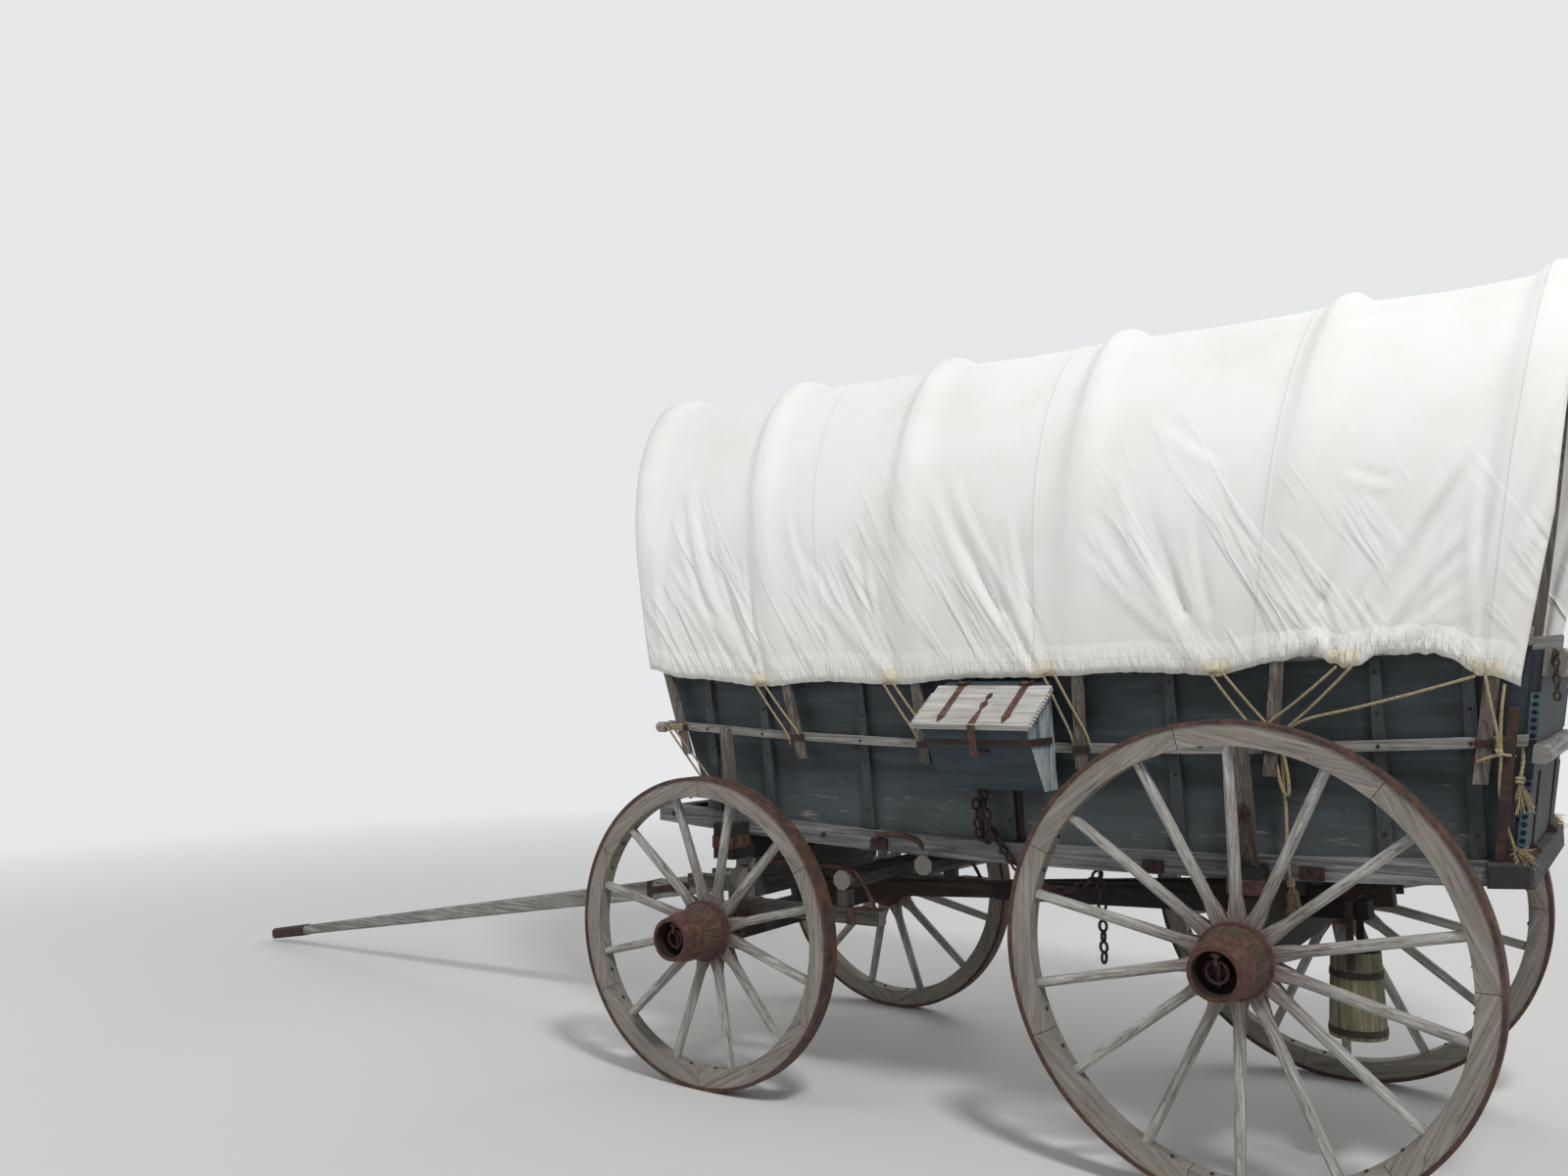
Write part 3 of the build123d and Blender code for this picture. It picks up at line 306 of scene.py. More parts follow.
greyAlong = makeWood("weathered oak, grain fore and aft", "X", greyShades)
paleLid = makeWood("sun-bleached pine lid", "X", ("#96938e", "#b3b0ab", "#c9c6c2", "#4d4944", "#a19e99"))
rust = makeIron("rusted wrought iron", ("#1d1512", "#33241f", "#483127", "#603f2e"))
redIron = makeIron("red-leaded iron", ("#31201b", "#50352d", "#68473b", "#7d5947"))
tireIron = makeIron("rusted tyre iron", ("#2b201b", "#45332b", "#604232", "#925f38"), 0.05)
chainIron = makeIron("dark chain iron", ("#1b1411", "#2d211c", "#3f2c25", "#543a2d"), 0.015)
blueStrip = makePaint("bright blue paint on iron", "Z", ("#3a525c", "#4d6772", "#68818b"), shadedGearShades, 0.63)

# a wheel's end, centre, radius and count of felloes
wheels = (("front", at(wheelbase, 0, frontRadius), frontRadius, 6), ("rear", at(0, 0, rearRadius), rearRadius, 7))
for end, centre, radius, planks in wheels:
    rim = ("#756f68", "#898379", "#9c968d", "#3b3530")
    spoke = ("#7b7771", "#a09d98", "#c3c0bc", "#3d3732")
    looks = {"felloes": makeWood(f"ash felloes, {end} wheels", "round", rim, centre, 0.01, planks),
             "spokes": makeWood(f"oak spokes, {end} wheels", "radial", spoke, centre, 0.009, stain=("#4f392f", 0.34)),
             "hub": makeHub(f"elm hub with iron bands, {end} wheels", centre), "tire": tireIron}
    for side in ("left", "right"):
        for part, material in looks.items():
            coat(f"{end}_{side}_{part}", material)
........
TASK DESCRIPTION
Reproduce the material precisely, including every line.

EXERCISE RESPONSE
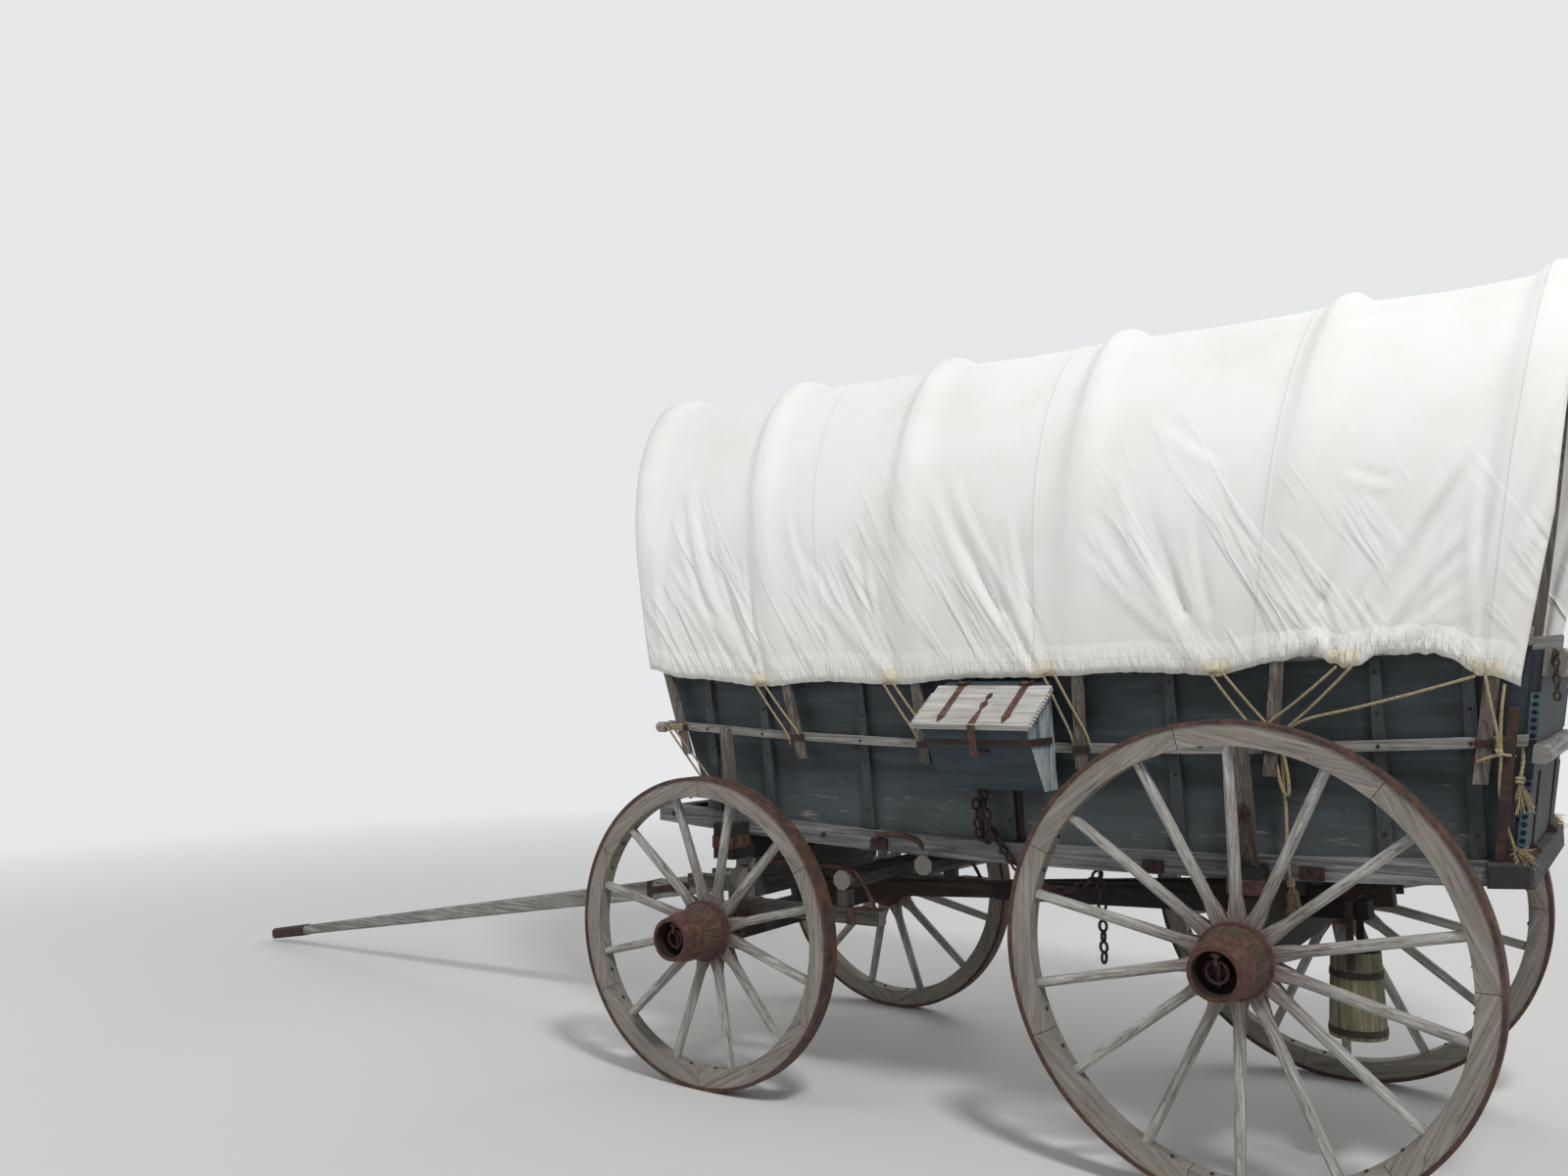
Write part 3 of the build123d and Blender code for this picture. It picks up at line 306 of scene.py. More parts follow.
greyAlong = makeWood("weathered oak, grain fore and aft", "X", greyShades)
paleLid = makeWood("sun-bleached pine lid", "X", ("#96938e", "#b3b0ab", "#c9c6c2", "#4d4944", "#a19e99"))
rust = makeIron("rusted wrought iron", ("#1d1512", "#33241f", "#483127", "#603f2e"))
redIron = makeIron("red-leaded iron", ("#31201b", "#50352d", "#68473b", "#7d5947"))
tireIron = makeIron("rusted tyre iron", ("#2b201b", "#45332b", "#604232", "#925f38"), 0.05)
chainIron = makeIron("dark chain iron", ("#1b1411", "#2d211c", "#3f2c25", "#543a2d"), 0.015)
blueStrip = makePaint("bright blue paint on iron", "Z", ("#3a525c", "#4d6772", "#68818b"), shadedGearShades, 0.63)

# a wheel's end, centre, radius and count of felloes
wheels = (("front", at(wheelbase, 0, frontRadius), frontRadius, 6), ("rear", at(0, 0, rearRadius), rearRadius, 7))
for end, centre, radius, planks in wheels:
    rim = ("#756f68", "#898379", "#9c968d", "#3b3530")
    spoke = ("#7b7771", "#a09d98", "#c3c0bc", "#3d3732")
    looks = {"felloes": makeWood(f"ash felloes, {end} wheels", "round", rim, centre, 0.01, planks),
             "spokes": makeWood(f"oak spokes, {end} wheels", "radial", spoke, centre, 0.009, stain=("#4f392f", 0.34)),
             "hub": makeHub(f"elm hub with iron bands, {end} wheels", centre), "tire": tireIron}
    for side in ("left", "right"):
        for part, material in looks.items():
            coat(f"{end}_{side}_{part}", material)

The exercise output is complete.